Sie haben es schon angedeutet, der deutsche Markt gilt als eher schwierig für Mobile-Payment-Lösungen.
Sicher, die Deutschen und ihre Liebe zum Bargeld machen es sicher nicht leichter. Andererseits haben sich im regulatorischen Sinne die Bedingungen deutlich verbessert, vor allem aufgrund der Deckelung der Gebühren beim Einsatz von Giro- und Kreditkarten. Es ist nicht mehr so, dass ein Händler unverhältnismäßig viel Gebühren bezahlen muss, wenn er Kartenzahlung akzeptiert. Im Gegenteil ist dies inzwischen sogar häufig günstiger, wenn man die Opportunitätskosten der Bargeldhaltung mit einberechnet.
 

Welche Trends sind für Sie aktuell am spannendsten?
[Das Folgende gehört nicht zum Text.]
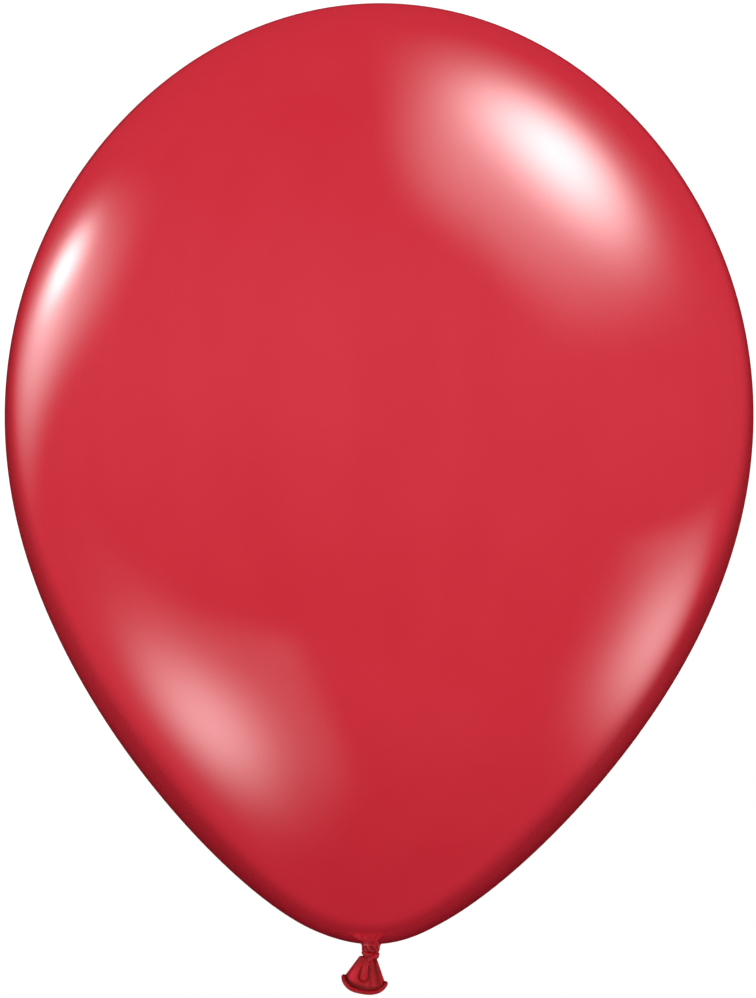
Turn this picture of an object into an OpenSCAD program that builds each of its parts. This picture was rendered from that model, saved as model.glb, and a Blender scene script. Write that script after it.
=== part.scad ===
// Round latex party balloon, inflated and tied off with a knot.
// +Z goes up through the crown and -Y is the front. The origin is in the middle of the gathered
// neck, where a ribbon is tied. The neck twists under the body about Z, the knot swings on the neck
// about Y, and the flat tail flops at the bottom of the knot about X.

/* [Inflated body] */
// Widest diameter of the inflated body
body_width = 280; // [200:1:360]
// Height of the inflated body from the neck to the crown
body_height = 352; // [240:1:460]
// Wall of the solid that stands in for the stretched film
film_wall = 0.4; // [0.35:0.01:1]
// How far the widest level is above the middle
high_shoulders = 0.166; // [0:0.001:0.2]
// How much the crown and the lower end are slimmed
slim_ends = 0.165; // [0:0.001:0.2]
// How much the lower flanks are straightened into a cone
straight_flanks = 0.051; // [0:0.001:0.08]

/* [Neck] */
// Length of the gathered neck between the body and the knot
neck_length = 2; // [1.8:0.1:5]
// Diameter of the strand that the neck's film is gathered into
neck_width = 4; // [2:0.1:5]
// Diameter of the gathers where the neck spreads into the body
gather_width = 6.4; // [5.5:0.1:12]

/* [Knot] */
// Widest size of the knot
knot_width = 7; // [6.5:0.1:12]
// Height of the knot
knot_height = 3.6; // [3:0.1:4.5]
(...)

Sehr interessant finde ich das Thema Proptech, also neue digitale Möglichkeiten der Immobilienwirtschaft, wo ich auch Schnittmengen mit den Geschäftsmodellen von Fintechs sehe – etwa Crowdfunding. Ganz grundsätzlich gesprochen wird es sicher interessant sein, zu beobachten, wie uns die technologische Entwicklung dazu befähigt, immer mehr bislang getrennte Bereiche des täglichen Lebens zusammenzuführen. Ich würde mich nicht wundern, wenn wir in Zukunft Apps verwenden, die Bankdienstleistungen, Online-Einkäufe und vieles mehr gleichzeitig managen können. Diese Entwicklung können wir ja heute schon in Ansätzen beobachten, etwa bei den Apps großer Handelsketten, die immer mehr Services, wie etwa das Payback-Konto des Nutzers, in einer Anwendung integrieren.
 

Dr. Tim Alexander Herberger
ist Universitätsdozent und Leiter des Lehrstuhls für Betriebswirtschaftslehre, insbesondere Entrepreneurship, Finanzwirtschaft und Digitalisierung, an der Andrássy Universität Budapest.